##### DATASET CONTENT #####
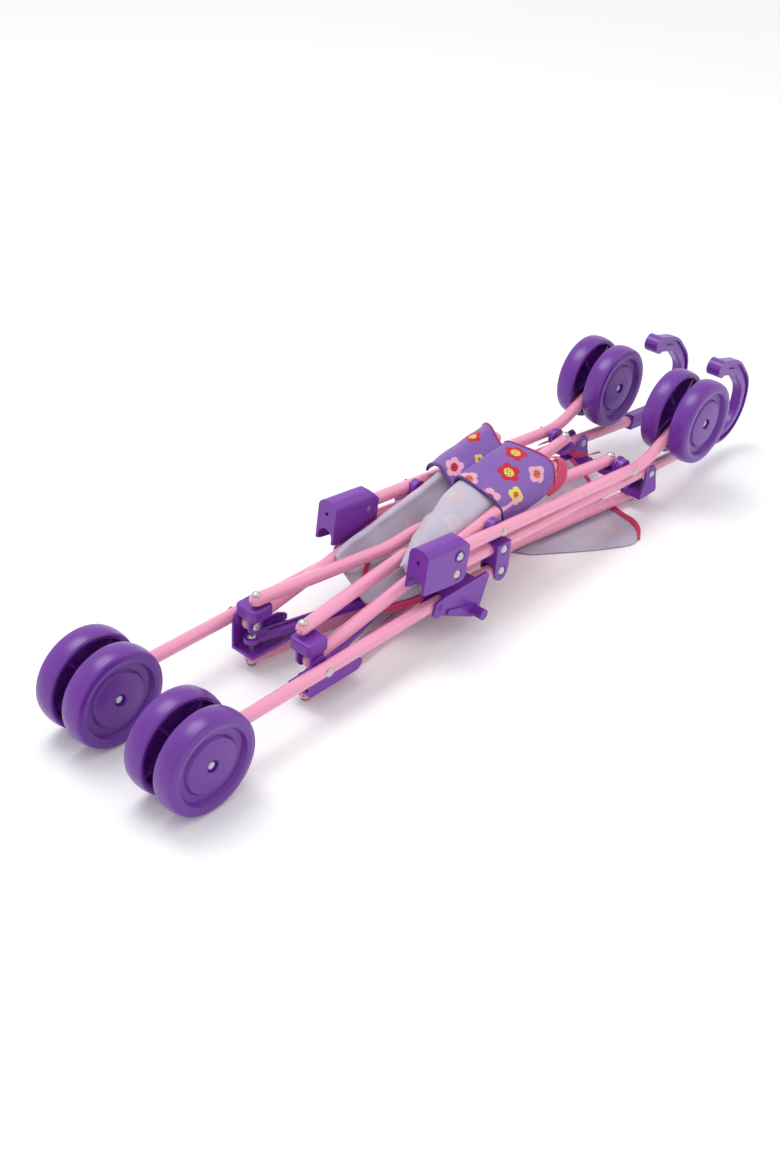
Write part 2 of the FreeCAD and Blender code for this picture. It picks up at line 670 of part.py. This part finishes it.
def lone_pieces():
    """Pieces that cross the middle, and pairs whose two sides differ."""
    half = CROSSING / 2
    return {
        "back_cloth_near": back_cloth_near(),
        "back_cloth_far": back_cloth_far(),
        "seat_brace_a": seat_brace(-1, -half),
        "seat_brace_b": seat_brace(1, half),
        "seat_brace_rivets_a": seat_brace_rivets_a(),
        "seat_brace_rivets_b": seat_brace_rivets_b(),
        "brace_knuckle_near": brace_knuckle(-38.7),
        "brace_knuckle_far": mirrored(brace_knuckle(-36.1)),
        "back_brace_a": back_brace(-1, CROSSING),
        "back_brace_b": back_brace(1, 0),
        "back_brace_rivets_a": back_brace_rivets_a(),
        "back_brace_rivets_b": back_brace_rivets_b(),
        "spreader_arm_near": spreader_arm(0),
        "spreader_arm_far": mirrored(spreader_arm(1)),
        "spreader_pin": spreader_pin(),
        "spreader_pivot_far": spreader_pivot_far(),
    }


def model():
    pieces = {}
    for name, shape in near_pieces().items():
        pieces[name + "_near"] = shape
        pieces[name + "_far"] = mirrored(shape)
    pieces.update(lone_pieces())
    whole = Part.makeCompound(list(pieces.values())).optimalBoundingBox(True, False)
    shift = Vector(-(whole.XMin + whole.XMax) / 2, 0, -whole.ZMin)
    return {name: shape.translated(shift) for name, shape in pieces.items()}, shift


def main():
    os.makedirs("parts", exist_ok=True)
    pieces, shift = model()
    print("shift", round(shift.x, 3), round(shift.z, 3), "pieces", len(pieces))
    for name, shape in pieces.items():
        if not shape.isValid():
            print("not valid:", name)
        shape.exportStep("parts/" + name + ".step")


main()
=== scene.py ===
import json
import math

import bpy
import numpy as np
from mathutils import Matrix, Vector


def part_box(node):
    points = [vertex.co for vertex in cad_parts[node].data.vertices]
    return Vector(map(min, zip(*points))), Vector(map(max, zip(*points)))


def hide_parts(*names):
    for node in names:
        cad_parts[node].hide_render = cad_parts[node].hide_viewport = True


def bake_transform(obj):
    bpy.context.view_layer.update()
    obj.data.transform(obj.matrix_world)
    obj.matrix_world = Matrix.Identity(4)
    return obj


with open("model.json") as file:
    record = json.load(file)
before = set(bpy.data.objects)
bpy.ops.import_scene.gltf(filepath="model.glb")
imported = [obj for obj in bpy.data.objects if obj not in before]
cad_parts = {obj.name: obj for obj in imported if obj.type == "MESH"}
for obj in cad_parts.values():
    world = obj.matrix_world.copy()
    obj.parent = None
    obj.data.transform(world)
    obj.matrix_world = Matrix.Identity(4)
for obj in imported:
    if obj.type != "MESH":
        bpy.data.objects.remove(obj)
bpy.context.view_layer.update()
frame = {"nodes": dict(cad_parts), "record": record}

MM = 0.001
LAYER = 0.0005               # thickness of the cloth
MESH_STEP = 0.65             # spacing of a cloth's vertices, in mm
NOISE_ROUGHNESS = 0.55
THREADS = 420.0              # wave scale of the weave
STITCHES = 90.0              # wave scale of the stitches along a binding
SLING_FREE = 12              # first grid rows of the sling that carry no binding
CAMERA_LENS = 43.415
CAMERA_PLACE = (-432.7, -558.2, 619.7)
CAMERA_AIM = (0.8739, -0.5962, 0.0701)   # bearing from +Y, rise and roll
FLOOR_HALF = 12.0


def middle_of(node):
    low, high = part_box(node)
    return (Vector(low) + Vector(high)) / 2


# The design's own places are in mm from the rear wheels' axle, the middle plane and the floor.
HUB = middle_of("rear_axle_near")


def place(x, y, z):
    return Vector((HUB.x + x * MM, y * MM, z * MM))


# Colours, linear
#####
Return all the lines that contain the string "vertices".

    points = [vertex.co for vertex in cad_parts[node].data.vertices]
MESH_STEP = 0.65             # spacing of a cloth's vertices, in mm